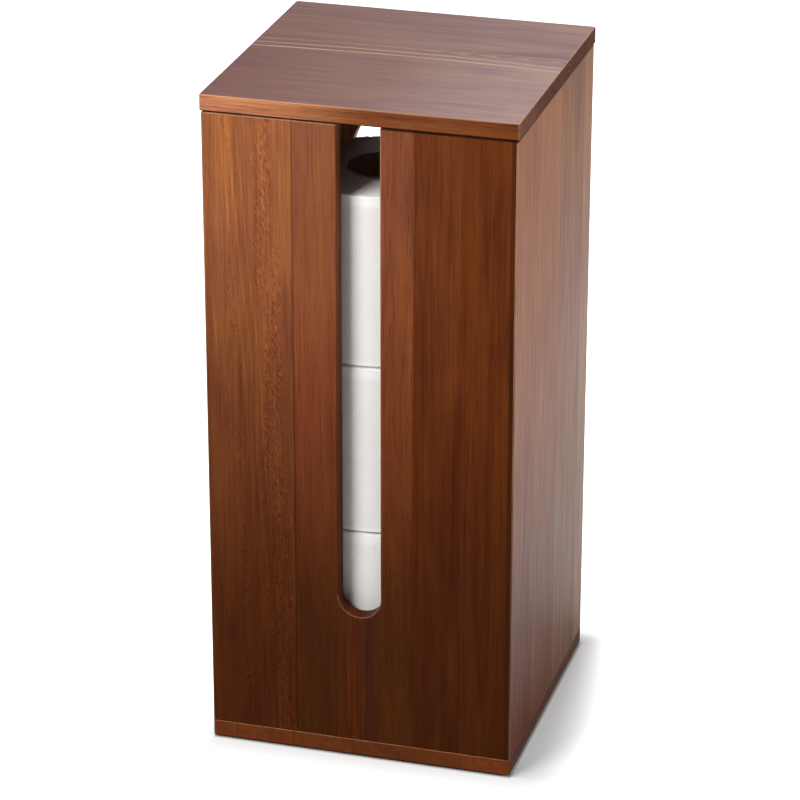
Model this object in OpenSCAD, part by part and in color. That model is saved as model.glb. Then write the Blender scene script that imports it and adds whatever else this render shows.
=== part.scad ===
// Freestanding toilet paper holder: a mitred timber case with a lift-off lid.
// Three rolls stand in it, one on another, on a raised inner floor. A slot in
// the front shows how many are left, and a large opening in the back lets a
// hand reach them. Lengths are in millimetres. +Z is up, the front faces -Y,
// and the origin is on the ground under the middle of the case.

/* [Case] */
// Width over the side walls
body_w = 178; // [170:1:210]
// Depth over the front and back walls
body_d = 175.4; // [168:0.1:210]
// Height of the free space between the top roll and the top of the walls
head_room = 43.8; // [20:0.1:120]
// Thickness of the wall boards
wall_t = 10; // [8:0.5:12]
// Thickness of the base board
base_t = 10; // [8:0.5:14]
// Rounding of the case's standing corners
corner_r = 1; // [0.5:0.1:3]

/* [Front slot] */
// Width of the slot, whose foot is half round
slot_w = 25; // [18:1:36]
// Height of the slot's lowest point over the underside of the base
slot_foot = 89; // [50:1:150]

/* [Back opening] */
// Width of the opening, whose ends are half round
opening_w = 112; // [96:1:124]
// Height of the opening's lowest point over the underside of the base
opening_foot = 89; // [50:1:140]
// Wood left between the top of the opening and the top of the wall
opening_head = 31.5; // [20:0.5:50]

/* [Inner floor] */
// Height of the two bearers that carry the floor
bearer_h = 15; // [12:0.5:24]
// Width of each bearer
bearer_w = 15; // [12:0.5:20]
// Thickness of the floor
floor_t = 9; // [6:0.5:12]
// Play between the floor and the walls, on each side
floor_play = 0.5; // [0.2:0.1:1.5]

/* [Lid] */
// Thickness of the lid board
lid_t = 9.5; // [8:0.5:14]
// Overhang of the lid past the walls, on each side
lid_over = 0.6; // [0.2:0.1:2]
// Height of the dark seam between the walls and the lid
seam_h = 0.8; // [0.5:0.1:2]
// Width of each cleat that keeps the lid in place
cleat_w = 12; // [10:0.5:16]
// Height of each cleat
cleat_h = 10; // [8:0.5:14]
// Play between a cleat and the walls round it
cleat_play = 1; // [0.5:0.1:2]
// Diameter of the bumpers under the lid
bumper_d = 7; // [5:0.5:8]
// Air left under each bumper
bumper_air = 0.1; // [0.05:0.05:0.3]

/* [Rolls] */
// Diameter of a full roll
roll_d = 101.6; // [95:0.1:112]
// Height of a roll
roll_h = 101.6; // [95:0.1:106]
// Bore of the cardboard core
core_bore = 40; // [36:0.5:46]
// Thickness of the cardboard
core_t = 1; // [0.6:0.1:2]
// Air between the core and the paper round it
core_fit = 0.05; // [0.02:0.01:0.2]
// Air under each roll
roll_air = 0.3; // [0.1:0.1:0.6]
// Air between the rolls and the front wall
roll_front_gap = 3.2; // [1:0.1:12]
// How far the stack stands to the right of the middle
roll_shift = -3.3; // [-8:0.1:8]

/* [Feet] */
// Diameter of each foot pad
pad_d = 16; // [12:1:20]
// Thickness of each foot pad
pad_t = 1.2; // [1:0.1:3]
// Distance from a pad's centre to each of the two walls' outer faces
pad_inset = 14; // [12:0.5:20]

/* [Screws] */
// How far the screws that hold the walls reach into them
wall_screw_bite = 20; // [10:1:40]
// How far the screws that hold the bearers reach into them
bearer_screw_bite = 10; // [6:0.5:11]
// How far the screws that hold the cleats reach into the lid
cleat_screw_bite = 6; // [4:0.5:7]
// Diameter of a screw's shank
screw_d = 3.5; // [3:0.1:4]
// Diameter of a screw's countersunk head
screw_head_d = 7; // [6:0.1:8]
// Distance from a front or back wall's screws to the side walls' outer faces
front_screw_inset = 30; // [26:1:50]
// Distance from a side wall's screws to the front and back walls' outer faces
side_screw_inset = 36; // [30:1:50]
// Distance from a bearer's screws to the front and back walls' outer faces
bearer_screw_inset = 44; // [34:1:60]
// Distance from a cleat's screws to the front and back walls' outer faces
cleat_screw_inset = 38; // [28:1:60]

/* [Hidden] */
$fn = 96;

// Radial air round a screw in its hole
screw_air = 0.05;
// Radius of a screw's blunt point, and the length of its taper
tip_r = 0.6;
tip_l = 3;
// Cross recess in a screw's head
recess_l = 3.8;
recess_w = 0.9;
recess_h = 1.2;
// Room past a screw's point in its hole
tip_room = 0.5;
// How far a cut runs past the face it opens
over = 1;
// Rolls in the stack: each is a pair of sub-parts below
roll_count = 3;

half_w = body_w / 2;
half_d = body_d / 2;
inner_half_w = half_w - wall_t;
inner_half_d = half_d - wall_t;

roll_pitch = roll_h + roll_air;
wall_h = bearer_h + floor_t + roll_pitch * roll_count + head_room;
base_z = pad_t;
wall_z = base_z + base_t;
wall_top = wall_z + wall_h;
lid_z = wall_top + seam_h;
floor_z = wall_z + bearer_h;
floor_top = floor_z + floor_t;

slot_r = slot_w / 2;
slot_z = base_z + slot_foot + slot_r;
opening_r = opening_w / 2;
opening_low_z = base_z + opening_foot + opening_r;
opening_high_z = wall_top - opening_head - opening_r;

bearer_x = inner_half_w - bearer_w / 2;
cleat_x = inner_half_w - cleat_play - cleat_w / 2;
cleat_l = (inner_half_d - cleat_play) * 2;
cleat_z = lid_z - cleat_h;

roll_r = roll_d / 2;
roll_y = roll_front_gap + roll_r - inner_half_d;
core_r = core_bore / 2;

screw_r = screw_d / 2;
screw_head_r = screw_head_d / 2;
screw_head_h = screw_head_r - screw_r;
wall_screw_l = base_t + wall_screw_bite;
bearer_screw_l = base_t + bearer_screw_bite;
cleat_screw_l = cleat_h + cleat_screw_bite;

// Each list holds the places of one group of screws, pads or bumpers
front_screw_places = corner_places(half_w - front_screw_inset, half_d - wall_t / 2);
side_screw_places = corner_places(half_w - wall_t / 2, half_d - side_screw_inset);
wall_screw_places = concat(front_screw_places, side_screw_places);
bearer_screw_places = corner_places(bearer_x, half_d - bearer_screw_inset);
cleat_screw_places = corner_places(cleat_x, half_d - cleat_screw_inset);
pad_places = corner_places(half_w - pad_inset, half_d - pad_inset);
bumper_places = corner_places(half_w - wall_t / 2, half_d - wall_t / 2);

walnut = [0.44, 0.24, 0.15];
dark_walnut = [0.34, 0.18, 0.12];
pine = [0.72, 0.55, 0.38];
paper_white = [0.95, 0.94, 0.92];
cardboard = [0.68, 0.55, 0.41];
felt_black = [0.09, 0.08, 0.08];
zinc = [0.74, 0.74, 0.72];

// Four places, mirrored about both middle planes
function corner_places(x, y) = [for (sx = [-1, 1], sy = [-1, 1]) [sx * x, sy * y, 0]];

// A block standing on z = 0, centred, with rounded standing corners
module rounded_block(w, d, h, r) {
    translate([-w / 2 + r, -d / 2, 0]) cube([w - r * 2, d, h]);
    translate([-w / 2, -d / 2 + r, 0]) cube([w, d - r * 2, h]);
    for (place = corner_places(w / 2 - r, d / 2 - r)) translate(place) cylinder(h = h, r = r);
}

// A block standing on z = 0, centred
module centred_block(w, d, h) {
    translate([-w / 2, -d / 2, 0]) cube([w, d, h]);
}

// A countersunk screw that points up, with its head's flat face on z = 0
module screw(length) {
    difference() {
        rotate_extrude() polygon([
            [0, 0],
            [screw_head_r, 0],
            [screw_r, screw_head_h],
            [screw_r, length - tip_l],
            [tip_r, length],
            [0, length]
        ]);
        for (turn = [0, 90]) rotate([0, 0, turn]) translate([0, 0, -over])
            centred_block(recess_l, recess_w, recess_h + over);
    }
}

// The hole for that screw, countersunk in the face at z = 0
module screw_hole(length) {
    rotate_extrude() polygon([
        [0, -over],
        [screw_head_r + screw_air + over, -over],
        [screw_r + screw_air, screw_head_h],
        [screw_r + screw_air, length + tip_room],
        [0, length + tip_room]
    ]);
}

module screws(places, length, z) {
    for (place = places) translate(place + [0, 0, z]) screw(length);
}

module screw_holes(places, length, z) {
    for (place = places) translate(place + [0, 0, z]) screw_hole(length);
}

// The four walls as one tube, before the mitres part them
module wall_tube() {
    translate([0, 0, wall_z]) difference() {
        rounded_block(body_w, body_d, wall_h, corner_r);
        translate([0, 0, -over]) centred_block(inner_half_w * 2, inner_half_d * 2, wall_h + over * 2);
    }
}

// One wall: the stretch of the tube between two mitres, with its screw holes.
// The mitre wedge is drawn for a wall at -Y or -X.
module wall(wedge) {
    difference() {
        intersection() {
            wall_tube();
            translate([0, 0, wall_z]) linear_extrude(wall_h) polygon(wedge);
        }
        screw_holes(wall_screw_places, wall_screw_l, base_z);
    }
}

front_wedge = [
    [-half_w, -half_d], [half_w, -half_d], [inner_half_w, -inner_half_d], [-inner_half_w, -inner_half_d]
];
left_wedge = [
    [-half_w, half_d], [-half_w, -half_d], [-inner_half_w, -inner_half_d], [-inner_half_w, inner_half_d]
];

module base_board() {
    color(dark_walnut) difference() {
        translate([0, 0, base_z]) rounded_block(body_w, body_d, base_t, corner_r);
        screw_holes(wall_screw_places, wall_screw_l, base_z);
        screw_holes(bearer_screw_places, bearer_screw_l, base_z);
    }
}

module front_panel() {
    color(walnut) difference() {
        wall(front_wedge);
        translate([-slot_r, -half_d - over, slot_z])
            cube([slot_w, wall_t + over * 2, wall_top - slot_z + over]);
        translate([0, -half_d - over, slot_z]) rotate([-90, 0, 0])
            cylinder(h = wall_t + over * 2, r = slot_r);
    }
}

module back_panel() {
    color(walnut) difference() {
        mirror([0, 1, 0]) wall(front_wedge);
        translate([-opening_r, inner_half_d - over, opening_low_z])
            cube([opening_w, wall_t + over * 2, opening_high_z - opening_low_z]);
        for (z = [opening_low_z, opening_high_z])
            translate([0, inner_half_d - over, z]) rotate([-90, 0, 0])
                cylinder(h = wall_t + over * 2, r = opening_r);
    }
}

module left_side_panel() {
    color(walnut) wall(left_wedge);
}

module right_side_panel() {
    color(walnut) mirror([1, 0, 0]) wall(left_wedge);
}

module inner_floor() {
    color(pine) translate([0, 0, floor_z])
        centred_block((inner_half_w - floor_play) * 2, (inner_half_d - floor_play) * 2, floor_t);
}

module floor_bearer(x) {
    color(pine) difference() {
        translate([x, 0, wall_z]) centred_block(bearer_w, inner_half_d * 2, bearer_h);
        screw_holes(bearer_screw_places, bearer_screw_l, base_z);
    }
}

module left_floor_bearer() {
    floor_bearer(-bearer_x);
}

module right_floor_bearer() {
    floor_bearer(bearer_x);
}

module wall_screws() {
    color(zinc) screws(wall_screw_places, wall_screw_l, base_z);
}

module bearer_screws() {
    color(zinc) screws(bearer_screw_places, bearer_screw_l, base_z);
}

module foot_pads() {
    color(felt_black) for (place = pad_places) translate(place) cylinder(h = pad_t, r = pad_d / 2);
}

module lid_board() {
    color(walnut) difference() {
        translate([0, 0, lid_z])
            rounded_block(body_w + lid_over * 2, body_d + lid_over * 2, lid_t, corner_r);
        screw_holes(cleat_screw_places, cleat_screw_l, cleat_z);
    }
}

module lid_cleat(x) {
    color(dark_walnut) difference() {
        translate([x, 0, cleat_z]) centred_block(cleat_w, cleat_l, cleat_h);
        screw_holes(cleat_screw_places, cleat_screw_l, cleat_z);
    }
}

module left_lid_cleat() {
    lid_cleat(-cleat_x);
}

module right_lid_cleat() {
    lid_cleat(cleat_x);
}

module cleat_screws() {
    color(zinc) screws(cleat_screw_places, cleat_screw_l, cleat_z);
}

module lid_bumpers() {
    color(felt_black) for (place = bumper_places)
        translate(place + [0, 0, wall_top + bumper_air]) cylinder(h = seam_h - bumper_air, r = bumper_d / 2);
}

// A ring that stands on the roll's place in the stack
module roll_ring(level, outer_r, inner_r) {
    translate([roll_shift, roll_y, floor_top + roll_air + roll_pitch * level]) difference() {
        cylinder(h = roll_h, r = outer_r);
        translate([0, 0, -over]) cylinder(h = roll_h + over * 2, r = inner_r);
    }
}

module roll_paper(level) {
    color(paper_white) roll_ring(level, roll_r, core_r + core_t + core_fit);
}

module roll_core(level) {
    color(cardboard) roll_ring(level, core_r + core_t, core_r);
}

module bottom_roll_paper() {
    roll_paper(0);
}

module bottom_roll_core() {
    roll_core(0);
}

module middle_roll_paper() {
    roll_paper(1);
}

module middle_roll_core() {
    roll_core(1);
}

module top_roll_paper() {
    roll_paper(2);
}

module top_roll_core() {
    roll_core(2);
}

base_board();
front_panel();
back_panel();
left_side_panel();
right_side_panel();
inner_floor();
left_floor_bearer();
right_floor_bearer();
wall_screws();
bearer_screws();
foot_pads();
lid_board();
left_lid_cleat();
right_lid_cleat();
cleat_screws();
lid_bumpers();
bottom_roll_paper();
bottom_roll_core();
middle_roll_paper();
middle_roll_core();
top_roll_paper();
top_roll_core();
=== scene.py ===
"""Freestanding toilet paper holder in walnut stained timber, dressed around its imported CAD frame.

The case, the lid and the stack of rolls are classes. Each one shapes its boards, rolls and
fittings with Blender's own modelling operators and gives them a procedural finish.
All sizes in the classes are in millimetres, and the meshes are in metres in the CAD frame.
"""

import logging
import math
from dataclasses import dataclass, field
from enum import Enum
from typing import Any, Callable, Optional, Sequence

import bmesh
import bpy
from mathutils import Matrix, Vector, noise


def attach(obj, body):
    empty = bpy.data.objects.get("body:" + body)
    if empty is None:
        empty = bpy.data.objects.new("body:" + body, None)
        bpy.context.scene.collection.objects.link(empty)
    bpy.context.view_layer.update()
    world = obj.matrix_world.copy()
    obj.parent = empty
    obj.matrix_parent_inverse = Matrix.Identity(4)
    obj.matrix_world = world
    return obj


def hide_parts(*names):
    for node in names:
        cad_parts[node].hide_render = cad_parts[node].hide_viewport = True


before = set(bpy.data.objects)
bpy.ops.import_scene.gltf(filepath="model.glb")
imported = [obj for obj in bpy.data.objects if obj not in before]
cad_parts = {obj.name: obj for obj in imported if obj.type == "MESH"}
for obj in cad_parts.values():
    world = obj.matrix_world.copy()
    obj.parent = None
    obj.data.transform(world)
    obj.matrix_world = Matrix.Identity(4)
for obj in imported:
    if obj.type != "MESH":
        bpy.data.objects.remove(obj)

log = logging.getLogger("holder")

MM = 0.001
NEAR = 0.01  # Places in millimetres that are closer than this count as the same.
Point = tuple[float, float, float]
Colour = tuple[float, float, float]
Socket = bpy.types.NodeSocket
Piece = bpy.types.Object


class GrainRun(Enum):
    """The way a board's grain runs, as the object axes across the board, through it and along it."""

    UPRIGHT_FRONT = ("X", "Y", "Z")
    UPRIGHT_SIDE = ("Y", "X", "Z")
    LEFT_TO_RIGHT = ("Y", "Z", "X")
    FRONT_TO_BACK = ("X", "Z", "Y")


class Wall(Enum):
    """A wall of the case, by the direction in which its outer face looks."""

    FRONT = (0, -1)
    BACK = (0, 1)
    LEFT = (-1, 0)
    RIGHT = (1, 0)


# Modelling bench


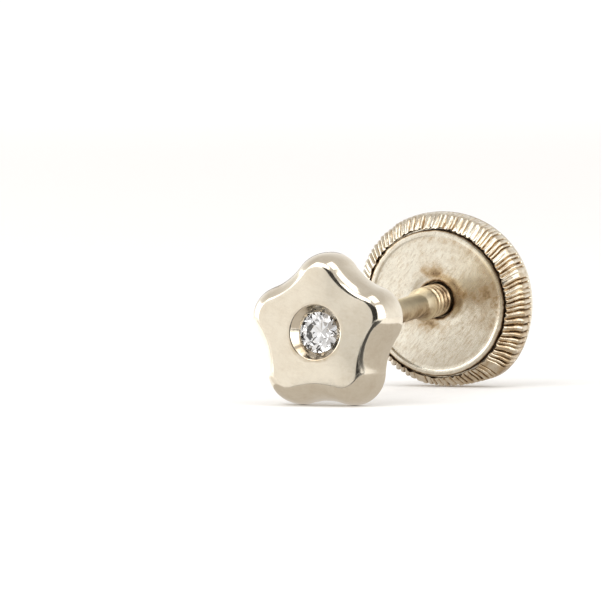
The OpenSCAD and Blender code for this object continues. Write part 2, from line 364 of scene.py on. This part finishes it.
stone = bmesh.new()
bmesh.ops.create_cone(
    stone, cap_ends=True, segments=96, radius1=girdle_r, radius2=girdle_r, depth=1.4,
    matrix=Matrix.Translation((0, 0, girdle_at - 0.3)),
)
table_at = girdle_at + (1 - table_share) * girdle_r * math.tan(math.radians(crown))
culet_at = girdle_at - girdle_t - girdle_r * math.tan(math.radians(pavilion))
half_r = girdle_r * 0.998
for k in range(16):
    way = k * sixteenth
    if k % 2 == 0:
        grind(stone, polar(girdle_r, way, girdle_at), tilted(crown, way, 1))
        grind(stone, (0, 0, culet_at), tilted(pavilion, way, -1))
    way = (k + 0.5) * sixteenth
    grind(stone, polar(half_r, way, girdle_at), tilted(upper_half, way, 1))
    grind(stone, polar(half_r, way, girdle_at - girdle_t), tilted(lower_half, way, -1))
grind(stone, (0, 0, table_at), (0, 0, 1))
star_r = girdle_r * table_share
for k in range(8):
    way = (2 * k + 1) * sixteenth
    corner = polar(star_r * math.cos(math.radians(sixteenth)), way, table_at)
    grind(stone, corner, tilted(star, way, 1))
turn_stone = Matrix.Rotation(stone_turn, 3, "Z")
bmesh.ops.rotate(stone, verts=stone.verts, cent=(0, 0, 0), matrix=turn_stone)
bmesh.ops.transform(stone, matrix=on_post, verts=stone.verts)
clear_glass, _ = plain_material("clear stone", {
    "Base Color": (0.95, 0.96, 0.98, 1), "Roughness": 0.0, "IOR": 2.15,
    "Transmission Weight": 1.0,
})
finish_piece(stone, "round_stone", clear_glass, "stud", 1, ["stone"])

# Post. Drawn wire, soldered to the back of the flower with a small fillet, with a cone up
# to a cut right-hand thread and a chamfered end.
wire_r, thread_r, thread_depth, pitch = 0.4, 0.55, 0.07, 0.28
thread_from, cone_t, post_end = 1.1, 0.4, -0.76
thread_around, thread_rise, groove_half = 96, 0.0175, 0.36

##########

What you will do: Using the listing above, show every line that includes the string "names".

Exercise answer:
def hide_parts(*names):
    for node in names:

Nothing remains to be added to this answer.